Pink Elephants and Chocolate Eclairs

Memoir of a Border Town Chica (girl)

by Patricia Alarcon Missler

Pub Date: Jan. 18th, 2014
ISBN: 978-1-4922-8775-9
Publisher: CreateSpace

In her memoir debut, Missler takes readers on a leisurely stroll through her life as a first-generation Mexican-American.

Missler relays the most important moments of her life with grace, jumping from one year to the next, then back again, but always with the same easy, self-aware presence. Her material—everything from her first crush to a series of events that left her hitching a ride in the darkness of the giant, deserted King Ranch—isn’t much more earthshaking than the events that shape any young person’s life. When things get tense, she’s more prone to understatement than dramatics, as shown by her assessment of the time when bandits tried to force her car off the road during a family road trip to Teotihuacán: “You know, that was a real eye-opener for me.” Missler wasn’t brought up as being different; instead, she and her four siblings were taught to be themselves, living confidently and without apologies in the richness of two blended cultures in Texas.
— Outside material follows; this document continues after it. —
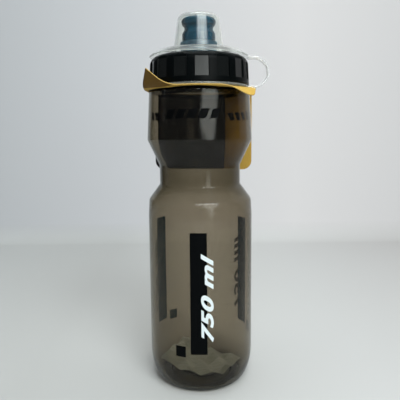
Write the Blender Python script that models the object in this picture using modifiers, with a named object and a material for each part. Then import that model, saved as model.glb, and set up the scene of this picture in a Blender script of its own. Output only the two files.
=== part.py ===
"""Bicycle water bottle with a screw cap, push-pull valve, tethered dust cover and hang tag.

Metres, +Z up. The origin is the middle of the foot, the bottle's axis is Z and its front faces -Y.
"""

import math

import bmesh
import bpy
from mathutils import Matrix, Vector

# Bottle body, from the foot up. Radii are outer radii.
BODY_RADIUS = 0.03675
WALL = 0.0012
FOOT_CORNER_WIDTH = 0.009
FOOT_CORNER_HEIGHT = 0.022
FOOT_RING_WIDTH = 0.0055
FOOT_GROOVE_DEPTH = 0.0008
FOOT_PAD_RADIUS = 0.013
LOWER_HEIGHT = 0.1288
LOWER_SHOULDER_RISE = 0.0115
LOWER_SHOULDER_ROUND = 0.030
WAIST_DEPTH = 0.0084
WAIST_HEIGHT = 0.0132
WAIST_ROUND = 0.0025
CONE_RISE = 0.0175
CREASE_INSET = 0.0002
CREASE_ROUND = 0.004
UPPER_HEIGHT = 0.032
UPPER_TAPER = 0.00175
SHOULDER_ROUND = 0.004
NECK_RADIUS = 0.0288

# Gap between pieces that touch, and the room for the threads between neck and cap.
GAP = 0.0003
THREAD_ROOM = 0.0027

# Hang tag: one folded card with a hole for the neck.
CARD = 0.0006
TAG_WIDTH = 0.076
TAG_FRONT = 0.037
TAG_DROP = 0.0565
TAG_HOLE_CLEARANCE = 0.0007
TAG_CORNER_ROUND = 0.007
TAG_BEND = 0.0012
TAG_TURN = math.radians(4.0)
EAR_HEADING = math.radians(225.2)
EAR_CLEARANCE = 0.0014
EAR_TRIM = 0.0026
EAR_ANGLE = math.radians(50.0)
LOBE_HEADING = math.radians(-40.5)
LOBE_CLEARANCE = 0.0025
LOBE_ANGLE = math.radians(-25.0)
CREASE_WIDTH = 0.0024

# Tether: a ring under the cap, a flat strap and the dust cover's rim.
RING_PLAY = 0.0020
RING_THICKNESS = 0.0016
RING_COLLAR_WALL = 0.0007
RING_COLLAR_HEIGHT = 0.0030
RING_INSET = 0.0004
STRAP_THICKNESS = 0.0016
STRAP_WIDTH = 0.008
STRAP_REACH = 0.0144

# Screw cap.
CAP_DEPTH = 0.0164
CAP_PLATE = 0.0024
CAP_WALL = 0.0029
CAP_DRAFT = 0.0009
CAP_CORNER_ROUND = 0.006
CROWN_RISE = 0.0011
BOSS_WIDTH = 0.0030
BOSS_HEIGHT = 0.0012
LOCATING_RIB_WALL = 0.001
LOCATING_RIB_DEPTH = 0.0025
PANEL_COUNT = 15
PANEL_ANGLE = math.radians(15.5)
PANEL_PHASE = math.radians(3.0)
PANEL_DEPTH = 0.0008
PANEL_FOOT = 0.0032
PANEL_HEIGHT = 0.0119

# Gasket under the cap's plate.
GASKET_THICKNESS = 0.0018
GASKET_WIDTH = 0.0045

# Push-pull valve.
VALVE_BORE = 0.0117
HOUSING_WALL = 0.0009
COLLAR_HEIGHT = 0.0090
HOUSING_FLANGE_WIDTH = 0.0035
HOUSING_FLANGE = 0.0016
HOUSING_TAIL = 0.0031
CORE_FLANGE = 0.0015
CORE_RING_WALL = 0.0015
CORE_RING_HEIGHT = 0.0020
SPOKE_COUNT = 3
SPOKE_WIDTH = 0.0022
POST_RADIUS = 0.0032
NOZZLE_CLEARANCE = 0.0004
NOZZLE_TRAVEL = 0.004
NOZZLE_INSERTION = 0.0079
NOZZLE_SHOW = 0.0043
NOZZLE_WALL = 0.0016
NOZZLE_THROAT_DEPTH = 0.0015
NOZZLE_THROAT_HEIGHT = 0.0045
NOZZLE_BULB_SWELL = 0.0006
NOZZLE_BULB_HEIGHT = 0.0096
NOZZLE_TOP_HEIGHT = 0.0115
NOZZLE_TOP_WALL = 0.002
OUTLET_RADIUS = 0.0045
O_RING_SECTION = 0.001
O_RING_HEIGHT = 0.0024

# Dust cover.
COVER_WALL = 0.0009
COVER_RIM_INSET = 0.0004
COVER_RIM_LIFT = 0.0006
BRIM_EDGE_WIDTH = 0.0045
BRIM_EDGE_RISE = 0.0035
BRIM_LIFT = 0.0038
DOME_STEP = 0.0005
DOME_SIDE_CLEARANCE = 0.0012
DOME_CLEARANCE = 0.0019
DOME_CORNER_ROUND = 0.0042
SNAP_RIB_GRIP = 0.0008

# Care leaflet lying on the bottle's floor.
LEAFLET_THICKNESS = 0.0005
LEAFLET_LENGTH = 0.050
LEAFLET_DEPTH = 0.036
LEAFLET_CURL = 0.0085
LEAFLET_TURN = math.radians(-25.0)
LEAFLET_CRUMPLE = 0.0013

# Facets round the axis, and how far an arc's facets may lie inside it.
BODY_STEPS = 40
CAP_STEPS = 60
SMALL_STEPS = 24
ARC_TOLERANCE = 0.0001

# Heights that follow from the sizes above.
WAIST_FOOT_Z = LOWER_HEIGHT + LOWER_SHOULDER_RISE
WAIST_TOP_Z = WAIST_FOOT_Z + WAIST_HEIGHT
CREASE_Z = WAIST_TOP_Z + CONE_RISE
SHOULDER_Z = CREASE_Z + UPPER_HEIGHT
TAG_Z = SHOULDER_Z + GAP
RING_Z = TAG_Z + CARD + RING_PLAY
CAP_Z = RING_Z + RING_THICKNESS + GAP
SEAT_Z = CAP_Z + CAP_DEPTH
GASKET_Z = SEAT_Z - GAP - GASKET_THICKNESS
MOUTH_Z = GASKET_Z - GAP
CAP_EDGE_Z = SEAT_Z + CAP_PLATE
CROWN_Z = CAP_EDGE_Z + CROWN_RISE
UNDERSIDE_Z = CROWN_Z - CAP_PLATE
COLLAR_Z = CROWN_Z + COLLAR_HEIGHT
HOUSING_FOOT_Z = UNDERSIDE_Z - GAP - HOUSING_FLANGE - HOUSING_TAIL
NOZZLE_FOOT_Z = COLLAR_Z - NOZZLE_INSERTION
FLARE_Z = COLLAR_Z + NOZZLE_SHOW
NOZZLE_TOP_Z = FLARE_Z + NOZZLE_TOP_HEIGHT
COVER_RIM_Z = CAP_EDGE_Z + COVER_RIM_LIFT
DOME_FOOT_Z = CROWN_Z + BRIM_LIFT
DOME_TOP_Z = NOZZLE_TOP_Z + DOME_CLEARANCE + COVER_WALL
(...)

Sometimes, the results of their confidence can be rather amusing, at least in the retelling: For instance, Missler’s first-grade teacher singled her out for criticism because she colored an elephant pink instead of gray; her parents backed her decision to color another elephant the same way, and suddenly, Missler says, the teacher “had a first grade rebellion on her hands and she didn’t know it.” Instead of focusing on clichés or perceived cultural differences, Missler considers various facets of her loving upbringing, every word colored by a sense of wonder and reverence that she attributes to early lessons from her father. In the end, Missler’s graceful, balanced telling of key moments from her life unfurls beautifully to reach her stated goal of showing that, “Though we may walk in different shoes, in the end, we all have walking in common.” Poised, polished remembrances.